■ Written instruction ■
Copy every line of the data exactly, leaving nothing out.

■ Source data ■

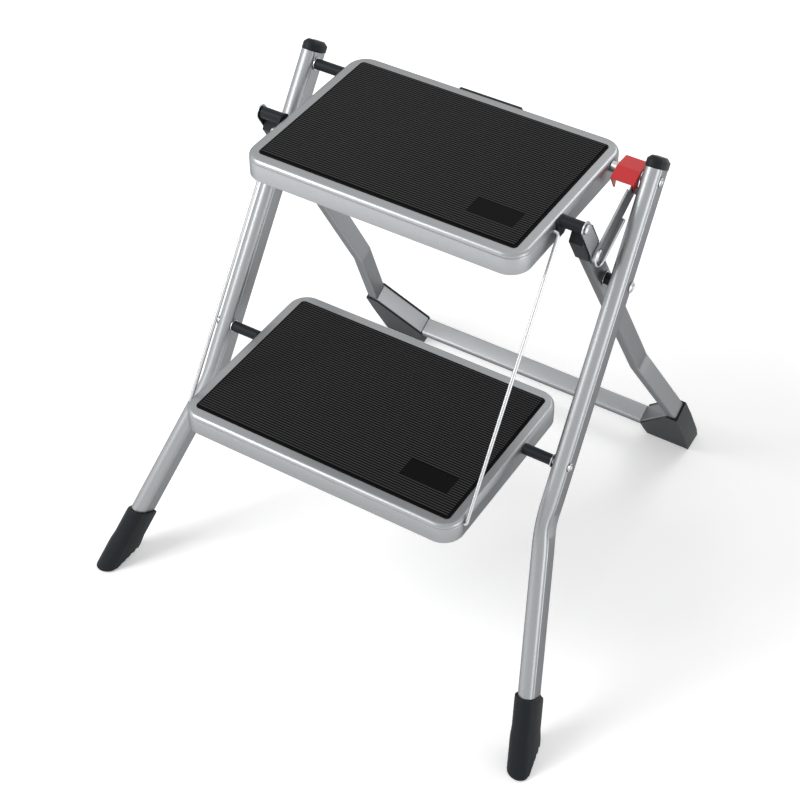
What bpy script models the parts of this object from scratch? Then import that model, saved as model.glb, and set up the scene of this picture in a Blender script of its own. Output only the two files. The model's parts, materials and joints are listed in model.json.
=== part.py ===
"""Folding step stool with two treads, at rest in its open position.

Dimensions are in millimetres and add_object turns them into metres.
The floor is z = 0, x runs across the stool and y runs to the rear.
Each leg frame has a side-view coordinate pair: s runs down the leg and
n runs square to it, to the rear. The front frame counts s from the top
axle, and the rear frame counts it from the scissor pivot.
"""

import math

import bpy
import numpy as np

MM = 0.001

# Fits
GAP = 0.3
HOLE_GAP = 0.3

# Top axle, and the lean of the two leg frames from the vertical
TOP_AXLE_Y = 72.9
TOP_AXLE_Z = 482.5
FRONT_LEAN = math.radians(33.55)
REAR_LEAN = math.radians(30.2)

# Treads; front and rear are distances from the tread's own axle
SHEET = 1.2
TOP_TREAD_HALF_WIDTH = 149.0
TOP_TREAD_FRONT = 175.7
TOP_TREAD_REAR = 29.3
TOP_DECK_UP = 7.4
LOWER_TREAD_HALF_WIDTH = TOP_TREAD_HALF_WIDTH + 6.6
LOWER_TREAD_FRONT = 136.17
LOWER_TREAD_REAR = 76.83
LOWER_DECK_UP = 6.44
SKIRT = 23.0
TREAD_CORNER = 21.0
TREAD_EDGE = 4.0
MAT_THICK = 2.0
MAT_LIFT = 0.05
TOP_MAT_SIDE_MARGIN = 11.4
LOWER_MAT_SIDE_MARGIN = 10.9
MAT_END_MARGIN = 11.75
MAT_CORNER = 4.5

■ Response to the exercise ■
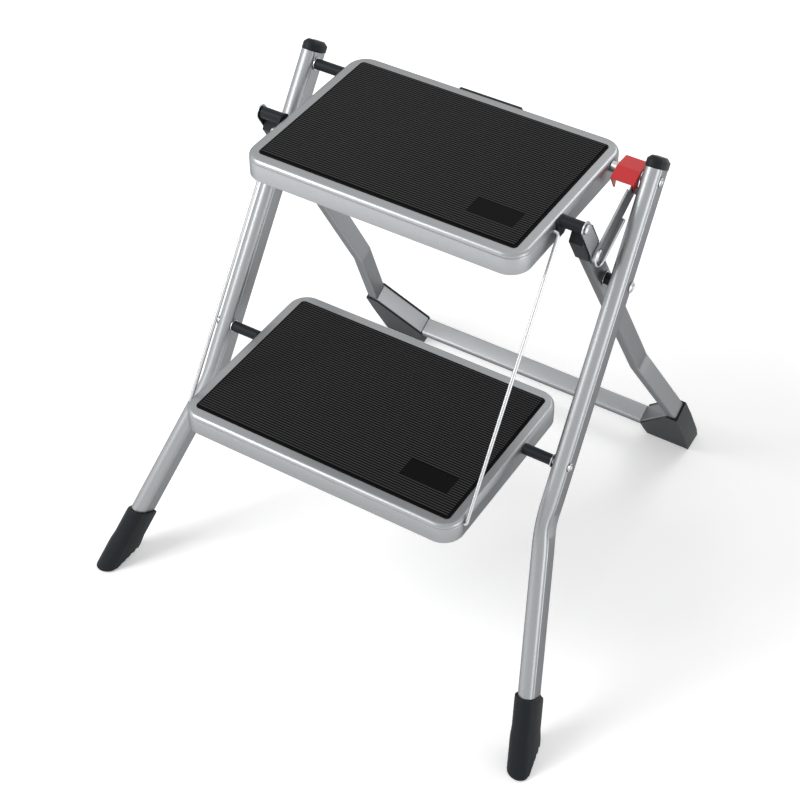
What bpy script models the parts of this object from scratch? Then import that model, saved as model.glb, and set up the scene of this picture in a Blender script of its own. Output only the two files. The model's parts, materials and joints are listed in model.json.
=== part.py ===
"""Folding step stool with two treads, at rest in its open position.

Dimensions are in millimetres and add_object turns them into metres.
The floor is z = 0, x runs across the stool and y runs to the rear.
Each leg frame has a side-view coordinate pair: s runs down the leg and
n runs square to it, to the rear. The front frame counts s from the top
axle, and the rear frame counts it from the scissor pivot.
"""

import math

import bpy
import numpy as np

MM = 0.001

# Fits
GAP = 0.3
HOLE_GAP = 0.3

# Top axle, and the lean of the two leg frames from the vertical
TOP_AXLE_Y = 72.9
TOP_AXLE_Z = 482.5
FRONT_LEAN = math.radians(33.55)
REAR_LEAN = math.radians(30.2)

# Treads; front and rear are distances from the tread's own axle
SHEET = 1.2
TOP_TREAD_HALF_WIDTH = 149.0
TOP_TREAD_FRONT = 175.7
TOP_TREAD_REAR = 29.3
TOP_DECK_UP = 7.4
LOWER_TREAD_HALF_WIDTH = TOP_TREAD_HALF_WIDTH + 6.6
LOWER_TREAD_FRONT = 136.17
LOWER_TREAD_REAR = 76.83
LOWER_DECK_UP = 6.44
SKIRT = 23.0
TREAD_CORNER = 21.0
TREAD_EDGE = 4.0
MAT_THICK = 2.0
MAT_LIFT = 0.05
TOP_MAT_SIDE_MARGIN = 11.4
LOWER_MAT_SIDE_MARGIN = 10.9
MAT_END_MARGIN = 11.75
MAT_CORNER = 4.5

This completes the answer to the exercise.